The API implemented by DragonFly is deadlock-free. Multiple cpu synchronization activities are allowed to operate in parallel and this includes any threads which are mastering a cpu synchronization event for the duration of mastering. Even with this flexibility, since the cpu synchronization interface operates in a controlled environment the callback functions tend to work just like the callback functions used in the IPI messaging subsystem.

Serializing Tokens

A serializing token may be held by any number of threads simultaneously. A thread holding a token is guaranteed that no other thread also holding that same token will be running at the same time.

A thread may hold any number of serializing tokens.

A thread may hold serializing tokens through a thread yield or blocking condition, but must understand that another thread holding those tokens may be allowed to run while the first thread is not running (blocked or yielded away).

There are theoretically no unresolvable deadlock situations that can arise with the serializing token mechanism. However, the initial implementation can potentially get into livelock issues with multiply held tokens.

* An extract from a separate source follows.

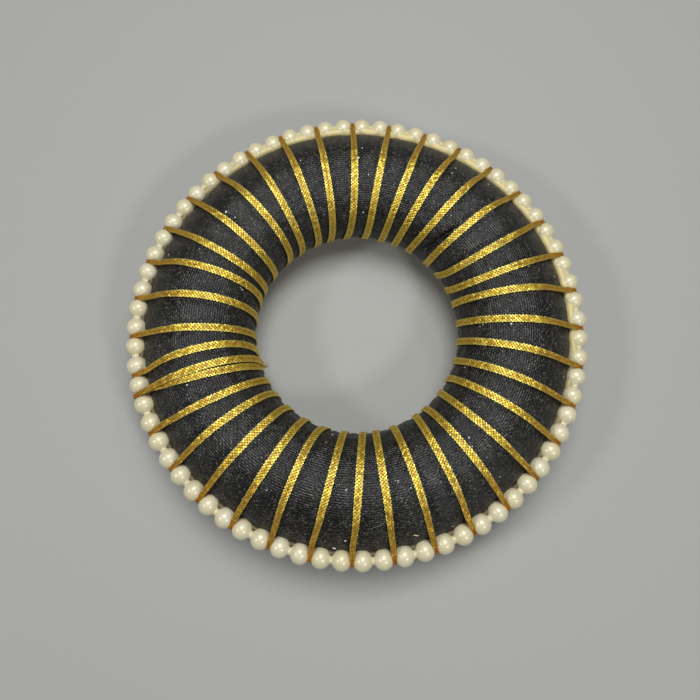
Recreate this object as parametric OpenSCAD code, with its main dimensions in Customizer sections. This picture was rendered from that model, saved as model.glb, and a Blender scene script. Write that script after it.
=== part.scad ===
// Bun ring: a stuffed cloth ring wound with one flat gold braid, with a string of
// imitation pearls round its outer edge. It lies flat on its back, front side up.
// Heights are measured from the surface it lies on, angles from +X towards +Y.

/* [Pearls] */
// Diameter of one pearl
pearl_d = 5; // [4:0.1:6]
// Space between neighbouring pearls on their thread
pearl_gap = 0.12; // [0.1:0.01:0.3]
// Diameter of the hole drilled through a pearl
pearl_hole_d = 0.8; // [0.7:0.05:1]
// Height of the pearls above the middle of the stuffing
pearl_rise = 2.9; // [0:0.1:4]
// Diameter of the thread
thread_d = 0.4; // [0.2:0.05:0.5]

/* [Stuffed ring] */
// Width of the stuffed tube, measured level, over the cloth
pad_w = 28.9; // [24:0.1:32]
// Thickness of the stuffed tube, measured upright, over the cloth
pad_h = 25.6; // [22:0.1:30]
// How far the cloth swells out between two turns of the braid
swell = 0.55; // [0.2:0.05:0.65]
// Space between the pearls and the cloth they lie against
pearl_seat = 0.2; // [0.1:0.05:0.5]

/* [Gold braid] */
// Width of the flat braid
braid_w = 2.2; // [1.6:0.1:2.4]
// Thickness of the flat braid
braid_t = 0.5; // [0.3:0.05:0.6]
// Space between the braid and what it is wound on
braid_clear = 0.16; // [0.1:0.01:0.2]
// Where round the ring the first turn crosses the pearls
first_turn = 197.6; // [0:0.1:360]

/* [Hidden] */
$fn = 48;

// Each turn of the braid from its start: how many degrees round the ring it has
// moved when it reaches the hole, and how far it bows sideways on the way there.
LEAN = 0;
BOW = 1;
turn_rows = [
    [4.5, 1.5], [2.5, 1], [2, -1], [2, -0.5], [3, 0], [5, -2],
    [5, 0.5], [4.5, 0.5], [1.5, -0.5], [0, 0.5], [4.5, 0], [0.5, 0],
    [3.5, -1.5], [1.5, 0], [2.5, -0.5], [3.5, -0.5], [4, -0.5], [5.5, 0],
    [4.5, -2.5], [5, -3.5], [4, 0], [7, -0.5], [6, 0], [4, -0.5],
    [3.5, -0.5], [4, -1.5], [4, -1], [1.5, -0.5], [2, -0.5], [1, -2],
    [3.5, -0.5], [4, -0.5], [1, -2.5], [1, -2], [1.5, 0], [1, -3]
];
// The last pass lies beside and over the first one and is cut off at the hole.
last_row = [2, -1];

turns = len(turn_rows);
// Two pearls lie between neighbouring turns, and one where the winding closes.
pearl_count = 2 * turns - 1;
pearl_step = 360 / pearl_count;
string_r = (pearl_d + pearl_gap) / (2 * sin(pearl_step / 2));

pad_a = pad_w / 2 - swell;
pad_b = pad_h / 2 - swell;
seat_a = pad_w / 2 * sqrt(1 - pow(pearl_rise / (pad_h / 2), 2));
ring_r = string_r - pearl_d / 2 - pearl_seat - seat_a;
mid_z = pad_b + braid_clear + braid_t;
slim = pad_a / ring_r;

// One turn of the winding: between two pearls round their thread, over the front to
// the hole at 180 degrees, and back underneath.
row_step = 15;
hole_at = 180;
// Distance of the braid's underside from the middle of the thread, between pearls.
notch_in = 1.6;
// Where the sideways travel of a turn starts and ends.
travel_from = 20;
// The groove under the braid fades out where the braid leaves the cloth.
groove_front = [30, 45];
groove_back = [330, 360];
groove_side = 0.2;
// The braid narrows on its way from the cloth to the pearls, which pinch it.
shoulder_w = 1.8;
shoulder_at = 0.5;
notch_w = 1.2;
notch_side = 0.16;
notch_dip = 0.07;
// How much of a turn's travel is rounded off at the hole, where it changes direction.
hole_round = 0.12;
// The braid starts underneath, before the first notch, and ends in the hole. Its last
// pass is lifted over the first one, from underneath on.
start_at = -60;
end_at = turns * 360 + 186;
overlay = braid_t + 0.08;
overlay_from = turns * 360 - 90;
overlay_run = 30;

// Area-like measure of a taut strip: it moves round the ring in proportion to this.
function taut(p) = p > hole_at ? 2 * taut(hole_at) - taut(360 - p)
    : -slim * sin(p) / ((1 - slim * slim) * (1 + slim * cos(p)))
    + 2 / pow(1 - slim * slim, 1.5) * PI / 180
    * atan2(sqrt((1 - slim) / (1 + slim)) * sin(p / 2), cos(p / 2));
taut_from = taut(travel_from);
taut_hole = taut(hole_at);
function travel(p) = (taut(min(max(p, travel_from), 360 - travel_from)) - taut_from)
    / (taut_hole - taut_from);

// Sideways travel: straight in taut measure to the hole and on, the corner rounded.
function ramp(x) = x < -hole_round ? 0 : x > hole_round ? x
    : pow(x + hole_round, 2) / (4 * hole_round);
function turn_row(k) = k < 0 ? turn_rows[turns - 1] : k < turns ? turn_rows[k] : last_row;
function notch_angle(k) = k < 0 ? first_turn - pearl_step
    : k >= turns ? first_turn + 360 + (k - turns) * 2 * pearl_step
    : first_turn + 2 * k * pearl_step;
function turn_angle(k, p) = let (
        row = turn_row(k),
        x = travel(p),
        lean = row[LEAN],
        back = notch_angle(k + 1) - notch_angle(k) - lean
    ) notch_angle(k) + lean * x + (back - lean) * ramp(x - 1)
    + (x < 1 ? 4 * row[BOW] * x * (1 - x) : 0);

// Section of the stuffed tube, swollen outward by grow: [distance from axis, height].
function pad_point(p, grow) = [ring_r + (pad_a + grow) * cos(p), (pad_b + grow) * sin(p)];
function pad_normal(p) = atan2(pad_a * sin(p), pad_b * cos(p));
function fade(p, span) = min(max((p - span[0]) / (span[1] - span[0]), 0), 1);
function groove(p) = fade(p, groove_front) - fade(p, groove_back);
function at_angle(q, angle) = [q[0] * cos(angle), q[0] * sin(angle), q[1] + mid_z];

// Four columns of points follow each turn: two beside the braid, two on the swell.
cols = 4;
rows = 360 / row_step;
// A slanting turn takes more of the way round than a straight one.
function slant(k, p) = let (
        across = (turn_angle(k, p + 5) - turn_angle(k, p - 5)) * PI / 180 * pad_point(p, 0)[0]
    ) across / norm(pad_point(p + 5, 0) - pad_point(p - 5, 0));
function side_angle(k, p) = (braid_w / 2 + groove_side) * sqrt(1 + pow(slant(k, p), 2))
    / pad_point(p, 0)[0] * 180 / PI;
function col_angle(k, m, p) = let (
        next = (k + 1) % turns,
        from = turn_angle(k, p) + (m == 0 ? -1 : 1) * side_angle(k, p),
        to = turn_angle(next, p) - side_angle(next, p) + (next == 0 ? 360 : 0)
    ) m == 0 ? from : from + (to - from) * (m - 1) / (cols - 1);
function pad_vertex(c, j) = let (
        k = floor(c / cols),
        m = c % cols,
        p = j * row_step,
        grow = m > 1 ? swell : swell * (1 - groove(p))
    ) at_angle(pad_point(p, grow), col_angle(k, m, p));
// The last row joins the first one a whole turn further on.
function pad_index(c, j) = j < rows ? (c % (cols * turns)) * rows + j
    : ((c + cols) % (cols * turns)) * rows;

module padded_ring() {
    color("#1c1c1c")
        polyhedron(
            points = [for (c = [0:cols * turns - 1], j = [0:rows - 1]) pad_vertex(c, j)],
            faces = [for (c = [0:cols * turns - 1], j = [0:rows - 1], half = [0, 1])
                half == 0 ? [pad_index(c, j), pad_index(c, j + 1), pad_index(c + 1, j + 1)]
                    : [pad_index(c, j), pad_index(c + 1, j + 1), pad_index(c + 1, j)]],
            convexity = 6
        );
}

// A station of the braid in the section: [distance from axis, height, tilt of its outer
// face, width of its inner face, width of its outer face].
TILT = 2;
INNER_W = 3;
OUTER_W = 4;
pearl_at = [string_r, pearl_rise];
function along(tilt) = [cos(tilt), sin(tilt)];
function station(q, tilt, inner_w, outer_w) = [q[0], q[1], tilt, inner_w, outer_w];

// Where a straight line touches both the cloth's groove and the braid's way round the
// thread. The search narrows down the tilt between one inside and one beyond it.
function reach(tilt) = (pearl_at - [ring_r, 0]) * along(tilt) + notch_in - braid_clear
    - norm([pad_a * cos(tilt), pad_b * sin(tilt)]);
function touching(inside, beyond, tries) = let (mid = (inside + beyond) / 2)
    tries == 0 ? mid : reach(mid) > 0 ? touching(mid, beyond, tries - 1)
    : touching(inside, mid, tries - 1);
front_leave = touching(0, 90, 20);
back_leave = touching(0, -90, 20);
function pad_side(tilt) = atan2(pad_b * sin(tilt), pad_a * cos(tilt));
lift_off = pad_side(front_leave);
lift_on = 360 + pad_side(back_leave);

// Width that clears the two pearls at a distance from the middle of the thread.
function clear_w(d) = d >= pearl_d / 2 ? notch_w
    : min(notch_w, 2 * (string_r * sin(pearl_step / 2) - sqrt(pow(pearl_d / 2, 2) - d * d)
        - notch_side));
function notch_station(tilt, lift) = station(
    pearl_at + (notch_in + lift) * along(tilt), tilt,
    clear_w(notch_in + lift - notch_dip), clear_w(notch_in + lift + braid_t));
function pad_station(p, lift) = station(
    pad_point(p, 0) + (braid_clear + lift) * along(pad_normal(p)),
    pad_normal(p), braid_w, braid_w);
function shoulder_station(p, tilt, lift) = let (
        from = pad_station(p, lift),
        to = notch_station(tilt, lift)
    ) station([for (i = [0, 1]) from[i] + shoulder_at * (to[i] - from[i])],
        tilt, shoulder_w, shoulder_w);

// Stops of one turn. The ones from 345 on and up to 20 lie off the cloth, where a stop
// only names a station: the notch with its tilts, and a shoulder on either side.
notch_tilts = [[-3, back_leave], [0, back_leave / 3], [3, front_leave / 3], [6, front_leave]];
turn_stops = concat([0, 3, 6, 20, lift_off], [for (p = [60:row_step:315]) p], [lift_on, 345, 357]);
function braid_station(p, lift) = let (near = p > hole_at ? p - 360 : p)
    near >= -3 && near <= 6 ? notch_station(lookup(near, notch_tilts), lift)
    : p < lift_off ? shoulder_station(lift_off, front_leave, lift)
    : p > lift_on ? shoulder_station(lift_on, back_leave, lift)
    : pad_station(p, lift);

// The whole braid, stop by stop: [place of its inner face, station, angle round the ring].
PLACE = 0;
STATION = 1;
ANGLE = 2;
function lift_at(t) = overlay * fade(t, [overlay_from, overlay_from + overlay_run]);
braid_path = [for (k = [-1:turns], p = turn_stops)
    let (t = 360 * k + p, angle = turn_angle(k, p), st = braid_station(p, lift_at(t)))
        if (t >= start_at && t <= end_at) [at_angle(st, angle), st, angle]];
stops = len(braid_path);
function unit(v) = v / norm(v);
function braid_corners(i) = let (
        here = braid_path[i],
        st = here[STATION],
        run = braid_path[min(i + 1, stops - 1)][PLACE] - braid_path[max(i - 1, 0)][PLACE],
        out = [cos(st[TILT]) * cos(here[ANGLE]), cos(st[TILT]) * sin(here[ANGLE]), sin(st[TILT])],
        side = unit(cross(out, run)),
        inner = here[PLACE],
        outer = inner + out * braid_t
    ) [inner - side * st[INNER_W] / 2, inner + side * st[INNER_W] / 2,
        outer + side * st[OUTER_W] / 2, outer - side * st[OUTER_W] / 2];

module gold_braid() {
    corners = 4;
    end = (stops - 1) * corners;
    color("#d9a521")
        polyhedron(
            points = [for (i = [0:stops - 1], v = braid_corners(i)) v],
            faces = concat(
                [[0, 1, 2], [0, 2, 3]],
                [for (i = [0:stops - 2], v = [0:corners - 1], half = [0, 1])
                    let (a = i * corners + v, b = i * corners + (v + 1) % corners)
                        half == 0 ? [a, a + corners, b + corners] : [a, b + corners, b]],
                [[end, end + 2, end + 1], [end, end + 3, end + 2]]
            ),
            convexity = 10
        );
}

module pearl() {
    difference() {
        sphere(d = pearl_d);
        rotate([90, 0, 0]) cylinder(d = pearl_hole_d, h = 2 * pearl_d, center = true);
    }
}

module pearl_string() {
    color("#ece3c9")
        for (i = [0:pearl_count - 1])
            rotate([0, 0, first_turn + (i + 0.5) * pearl_step])
                translate([string_r, 0, mid_z + pearl_rise]) pearl();
}

module pearl_thread() {
    color("#efe9d8")
        translate([0, 0, mid_z + pearl_rise])
            rotate_extrude() translate([string_r, 0]) circle(d = thread_d);
}

padded_ring();
gold_braid();
pearl_string();
pearl_thread();
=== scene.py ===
# Bun ring: a stuffed black cloth ring wound with one flat gold braid, with a string of
# imitation pearls round its outer edge. It lies on its back on a pale floor.
import bpy
import math
import numpy as np
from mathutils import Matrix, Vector, noise


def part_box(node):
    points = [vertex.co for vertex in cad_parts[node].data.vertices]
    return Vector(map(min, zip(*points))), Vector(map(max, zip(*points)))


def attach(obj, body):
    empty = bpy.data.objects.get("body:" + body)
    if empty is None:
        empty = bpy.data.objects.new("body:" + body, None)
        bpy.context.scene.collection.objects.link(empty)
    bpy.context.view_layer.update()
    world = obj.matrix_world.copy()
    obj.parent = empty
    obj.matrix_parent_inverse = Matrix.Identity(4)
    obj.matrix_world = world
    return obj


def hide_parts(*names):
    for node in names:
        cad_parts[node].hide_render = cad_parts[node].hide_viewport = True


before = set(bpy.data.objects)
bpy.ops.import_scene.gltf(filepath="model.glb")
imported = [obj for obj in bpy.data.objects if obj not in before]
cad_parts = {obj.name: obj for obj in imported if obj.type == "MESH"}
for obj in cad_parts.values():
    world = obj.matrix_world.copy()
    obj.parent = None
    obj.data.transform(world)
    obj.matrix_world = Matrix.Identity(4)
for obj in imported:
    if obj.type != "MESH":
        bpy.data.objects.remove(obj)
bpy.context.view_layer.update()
mm = 0.001


def pickOnly(piece):
    bpy.ops.object.select_all(action="DESELECT")
    piece.select_set(True)
    bpy.context.view_layer.objects.active = piece


def applyModifiers(piece):
    pickOnly(piece)
    for modifier in list(piece.modifiers):
        bpy.ops.object.modifier_apply(modifier=modifier.name)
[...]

Serializing tokens may also be used to protect threads from preempting interrupts that attempt to obtain the same token. This is a slightly different effect from the Big Giant Lock (also known as the MP lock), which does not interlock against interrupts on the same cpu. It is important to note that token atomicity is maintained through preemptive conditions, even though preemption involves a temporary switch to another thread. It is not necessary to enter a spl() level or critical section to preserve token atomicity.

Holding a serializing token does not prevent preemptive interrupts from occuring, though it might cause some of those interrupts to block-reschedule. Unthreaded FAST and IPI messaging interrupts are not allowed to use tokens as they have no thread context of their own to operate in. These subsystems are instead interlocked through the use of critical sections.